WORK TO DO — Return, word for word, every line that follows.

COLLECTED MATERIAL —

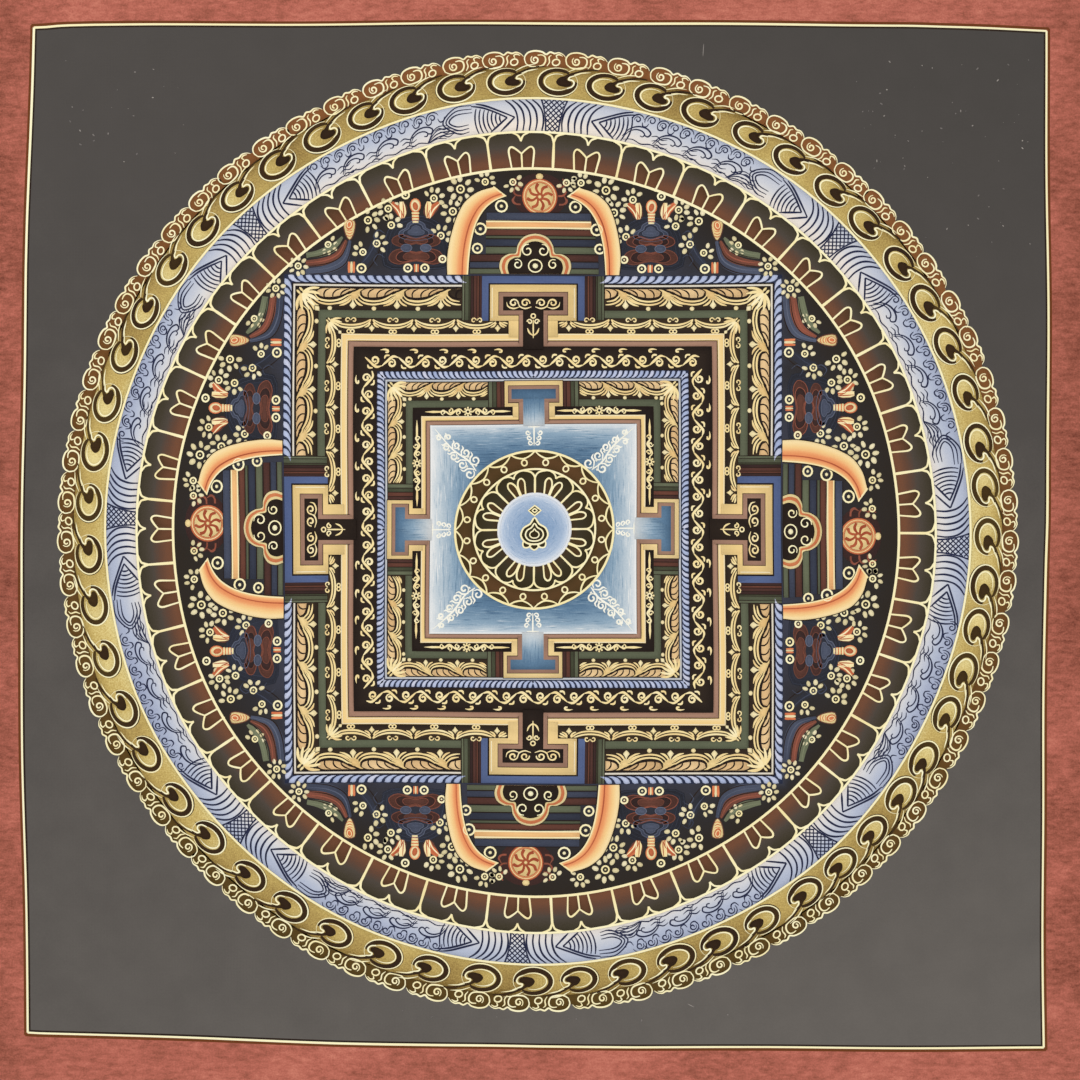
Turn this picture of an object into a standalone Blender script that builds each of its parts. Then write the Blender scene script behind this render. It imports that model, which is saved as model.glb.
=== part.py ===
"""Unmounted thangka painting: one piece of primed cotton canvas, laid out face up.

Metres, +Z up. The origin is on the surface that the canvas lies on, under its middle. The painted
face looks up, and +Y is the top of the picture. The middle lies flat. The cut edges lift a little,
unevenly, and the corners lift most, as canvas does when it is taken off its stretcher.
"""

import math

import bmesh
import bpy

SIDE = 0.470             # length of each cut edge
THICKNESS = 0.0012       # cotton, chalk ground and paint together
CELLS = 36               # grid cells along each edge
RIM_CELLS = 4            # cells from a cut edge to the square patch that lies flat

RIM_SHARE = 2 * RIM_CELLS / CELLS    # the rim's width as a share of half a side
EDGE_LIFT = 0.0016       # mean height of the middle of an edge above the surface
CUT_WANDER = 0.0012      # how far the hand-cut edges wander inwards

# Slow waves round the rim. Their shares add up to less than 1, so the whole rim stays off the surface.
RIM_WAVES = (
    {"waves": 3, "share": 0.22, "phase": 0.6},
    {"waves": 5, "share": 0.16, "phase": 2.1},
    {"waves": 9, "share": 0.10, "phase": 4.0},
)

# How each cut edge wanders: the number of waves along it, and where they start.
CUT_EDGES = {
    "left": {"waves": 1.3, "phase": 0.4},
    "right": {"waves": 1.7, "phase": 2.6},
    "bottom": {"waves": 1.1, "phase": 1.5},
    "top": {"waves": 1.5, "phase": 3.9},
}

PAINTED_COTTON = {"color": (0.105, 0.095, 0.085, 1.0), "roughness": 0.85, "metallic": 0.0}


def clear_scene():
    """Removes the objects that are in the scene at the start."""
    for old in list(bpy.data.objects):
        bpy.data.objects.remove(old)


def cut_inset(edge, along):
    """How far one cut edge lies inside the square. along runs from -1 to 1 along the edge."""
    shape = CUT_EDGES[edge]
    return CUT_WANDER * 0.5 * (1.0 + math.sin(math.pi * shape["waves"] * along + shape["phase"]))


def into_rim(share):
    """How far into the rim a grid point is along one axis: 0 on the flat patch, 1 at the cut edge."""
    return max(0.0, (abs(share) - 1.0 + RIM_SHARE) / RIM_SHARE)


def plan_point(u, v):
    """Plan position of a grid point. u and v run from -1 to 1 across and up the canvas."""
    side_x = "right" if u > 0 else "left"
    side_y = "top" if v > 0 else "bottom"
    inset_x = math.copysign(cut_inset(side_x, v) * into_rim(u), u)
    inset_y = math.copysign(cut_inset(side_y, u) * into_rim(v), v)
    return u * SIDE / 2 - inset_x, v * SIDE / 2 - inset_y


def lift(u, v):
    """Height of the underside above the surface: 0 on the flat patch, most at the corners."""
    angle = math.atan2(v, u)
    unevenness = sum(w["share"] * math.sin(w["waves"] * angle + w["phase"]) for w in RIM_WAVES)
    return EDGE_LIFT * (into_rim(u) ** 2 + into_rim(v) ** 2) * (1.0 + unevenness)


def painted_cotton():
    """The canvas's material."""
    material = bpy.data.materials.new("painted_cotton")
    material.use_nodes = True
    shader = material.node_tree.nodes["Principled BSDF"]
    shader.inputs["Base Color"].default_value = PAINTED_COTTON["color"]
    shader.inputs["Roughness"].default_value = PAINTED_COTTON["roughness"]
    shader.inputs["Metallic"].default_value = PAINTED_COTTON["metallic"]
    return material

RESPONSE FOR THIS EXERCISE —
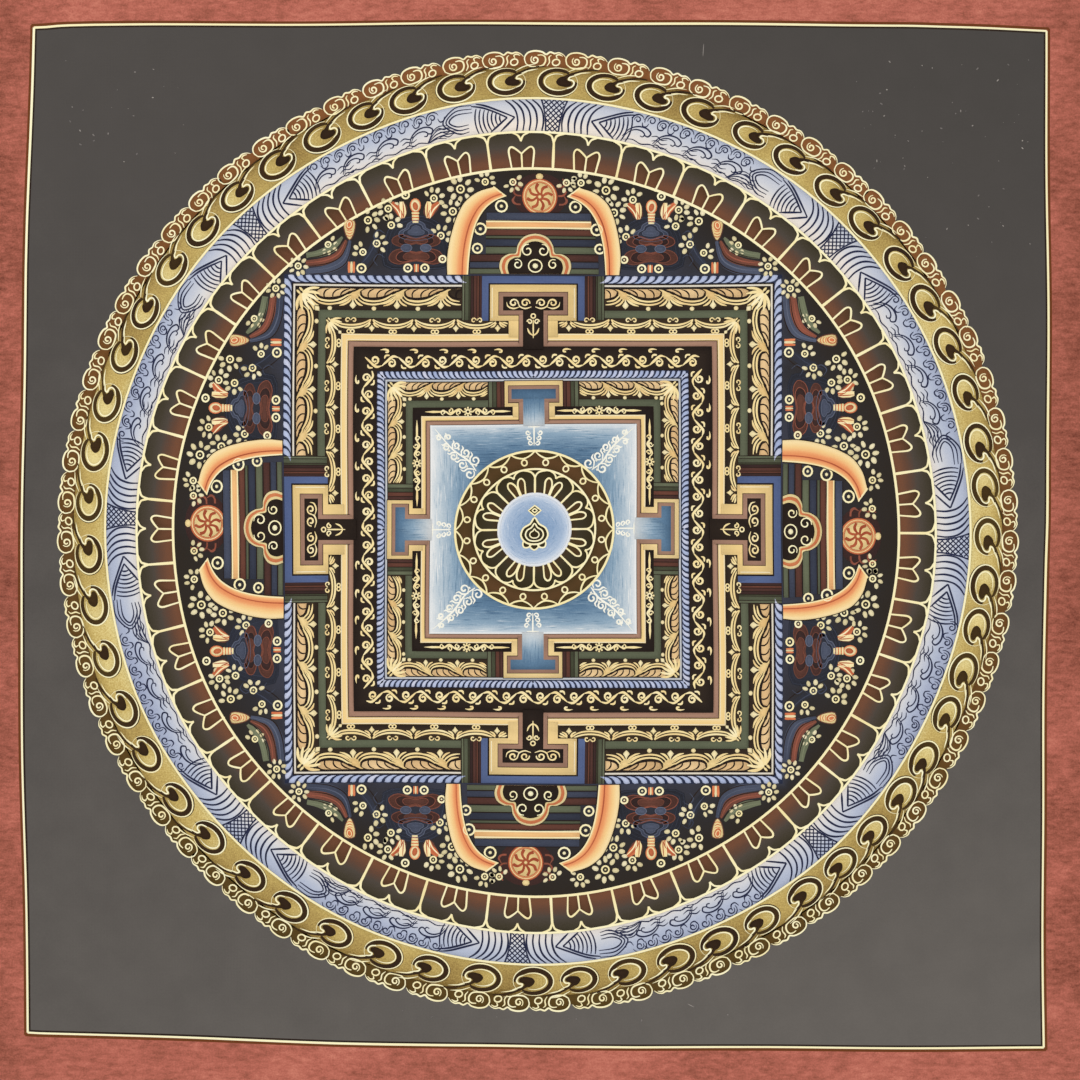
Turn this picture of an object into a standalone Blender script that builds each of its parts. Then write the Blender scene script behind this render. It imports that model, which is saved as model.glb.
=== part.py ===
"""Unmounted thangka painting: one piece of primed cotton canvas, laid out face up.

Metres, +Z up. The origin is on the surface that the canvas lies on, under its middle. The painted
face looks up, and +Y is the top of the picture. The middle lies flat. The cut edges lift a little,
unevenly, and the corners lift most, as canvas does when it is taken off its stretcher.
"""

import math

import bmesh
import bpy

SIDE = 0.470             # length of each cut edge
THICKNESS = 0.0012       # cotton, chalk ground and paint together
CELLS = 36               # grid cells along each edge
RIM_CELLS = 4            # cells from a cut edge to the square patch that lies flat

RIM_SHARE = 2 * RIM_CELLS / CELLS    # the rim's width as a share of half a side
EDGE_LIFT = 0.0016       # mean height of the middle of an edge above the surface
CUT_WANDER = 0.0012      # how far the hand-cut edges wander inwards

# Slow waves round the rim. Their shares add up to less than 1, so the whole rim stays off the surface.
RIM_WAVES = (
    {"waves": 3, "share": 0.22, "phase": 0.6},
    {"waves": 5, "share": 0.16, "phase": 2.1},
    {"waves": 9, "share": 0.10, "phase": 4.0},
)

# How each cut edge wanders: the number of waves along it, and where they start.
CUT_EDGES = {
    "left": {"waves": 1.3, "phase": 0.4},
    "right": {"waves": 1.7, "phase": 2.6},
    "bottom": {"waves": 1.1, "phase": 1.5},
    "top": {"waves": 1.5, "phase": 3.9},
}

PAINTED_COTTON = {"color": (0.105, 0.095, 0.085, 1.0), "roughness": 0.85, "metallic": 0.0}


def clear_scene():
    """Removes the objects that are in the scene at the start."""
    for old in list(bpy.data.objects):
        bpy.data.objects.remove(old)


def cut_inset(edge, along):
    """How far one cut edge lies inside the square. along runs from -1 to 1 along the edge."""
    shape = CUT_EDGES[edge]
    return CUT_WANDER * 0.5 * (1.0 + math.sin(math.pi * shape["waves"] * along + shape["phase"]))


def into_rim(share):
    """How far into the rim a grid point is along one axis: 0 on the flat patch, 1 at the cut edge."""
    return max(0.0, (abs(share) - 1.0 + RIM_SHARE) / RIM_SHARE)


def plan_point(u, v):
    """Plan position of a grid point. u and v run from -1 to 1 across and up the canvas."""
    side_x = "right" if u > 0 else "left"
    side_y = "top" if v > 0 else "bottom"
    inset_x = math.copysign(cut_inset(side_x, v) * into_rim(u), u)
    inset_y = math.copysign(cut_inset(side_y, u) * into_rim(v), v)
    return u * SIDE / 2 - inset_x, v * SIDE / 2 - inset_y


def lift(u, v):
    """Height of the underside above the surface: 0 on the flat patch, most at the corners."""
    angle = math.atan2(v, u)
    unevenness = sum(w["share"] * math.sin(w["waves"] * angle + w["phase"]) for w in RIM_WAVES)
    return EDGE_LIFT * (into_rim(u) ** 2 + into_rim(v) ** 2) * (1.0 + unevenness)


def painted_cotton():
    """The canvas's material."""
    material = bpy.data.materials.new("painted_cotton")
    material.use_nodes = True
    shader = material.node_tree.nodes["Principled BSDF"]
    shader.inputs["Base Color"].default_value = PAINTED_COTTON["color"]
    shader.inputs["Roughness"].default_value = PAINTED_COTTON["roughness"]
    shader.inputs["Metallic"].default_value = PAINTED_COTTON["metallic"]
    return material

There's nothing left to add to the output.